段々昼の時間が短くなり、冬の寒さが感じられるこの頃になると、境内の落葉樹が一斉に葉を落とし始めます。葉の中では役目を終えた葉緑素が消え、赤や黄の色素だけが残るのでこれを「紅葉」といいます。春に葉が茂っていくのに比べ、やはり散っていく様はより強く季節の変わり目、年の瀬の訪れを感じさせるものです。
さて、近くに目を移すと、この時期の神社に欠かせないのが境内の掃除です。銀杏の葉が黄色い絨毯のように道を埋めるのは雅なものですが、それでも掃除しないわけにはいきません。

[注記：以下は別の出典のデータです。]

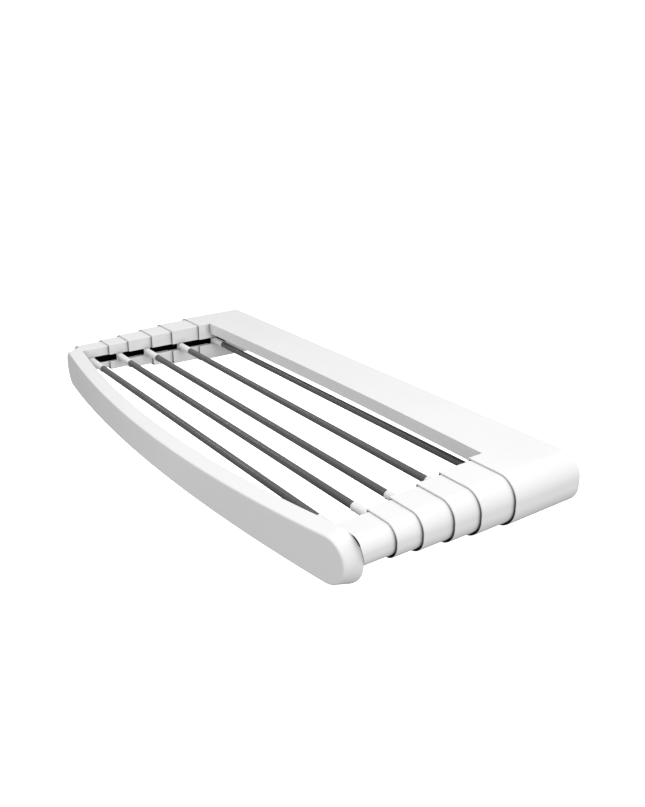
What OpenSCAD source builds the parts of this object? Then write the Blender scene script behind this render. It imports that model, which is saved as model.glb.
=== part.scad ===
// Wall mounted telescopic drying rack.
// The wall is the plane y = 0, the rack pulls out towards -Y, and z = 0 is the axis of the rods.
// It is drawn pulled out. Stage 0 is the fixed housing and stage 5 carries the front panel.

/* [Housing] */
// Width along the wall
overall_w = 1080; // [1000:10:1200]
// Height
housing_h = 86; // [84:1:90]
// Depth from the wall to the front edge of the housing's arms
housing_d = 142; // [140:1:150]
// Width of each housing arm
arm_w = 102; // [98:1:108]
// Wall thickness of the housing and the stages
wall_t = 2.2; // [2:0.1:2.4]
// Depth of the crossbar where it meets the arms
crossbar_d = 113.5; // [100:0.5:116]
// Height of the crossbar's front skirt
crossbar_h = 24.4; // [20:0.1:26]
// How far the middle of the crossbar's front is hollowed towards the wall
crossbar_hollow = 7; // [4:0.5:10]

/* [Telescopic stages] */
// Length of each stage's arms
stage_l = 139; // [132:1:139]
// Length of each stage that shows when it is pulled out
exposed = [66, 48, 54.5, 44, 50]; // [44:0.5:66]
// Step from one stage to the next at the top
step_top = 3.2; // [3.1:0.1:3.4]
// Step at the bottom
step_bottom = 4.2; // [4:0.1:4.4]
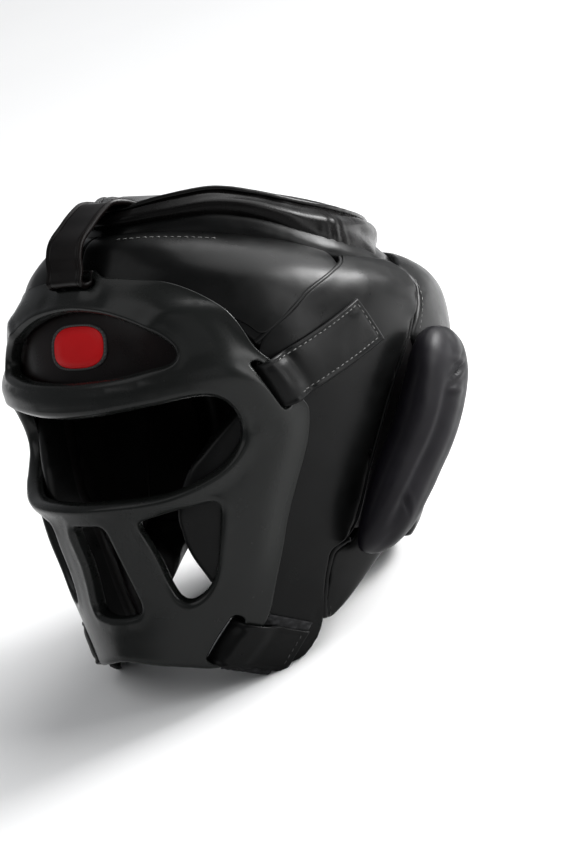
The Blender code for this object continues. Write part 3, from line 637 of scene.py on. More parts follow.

元々「修行」というものが無い神社にとって、掃除は心を養う上でも大切なものとされてきました。神社は江戸時代まで国が運営していましたが、
「・・・神社を掃き清め、祭事を潔め斎くこと、国司の一人は専らその掃修の状を検校し、毎年上申すべし」
「・・・社を掃き神を敬うは、禍をとどめ福をいたすためなり」
という通達が度々出ていたように、祭事と掃除は昔から切り離せないものであったようです。お寺でも「一に掃除、二に勤行(修行)、三に説法」というようで、日本人の掃除観を表しているようでもあります。
掃除は汚れてからするもの、と考える方も少なくないと思いますが、掃除をすることはその場所、また自分自身をお祓いすることでもあります。前向きな気持ちで掃除に向かっていきたいものです。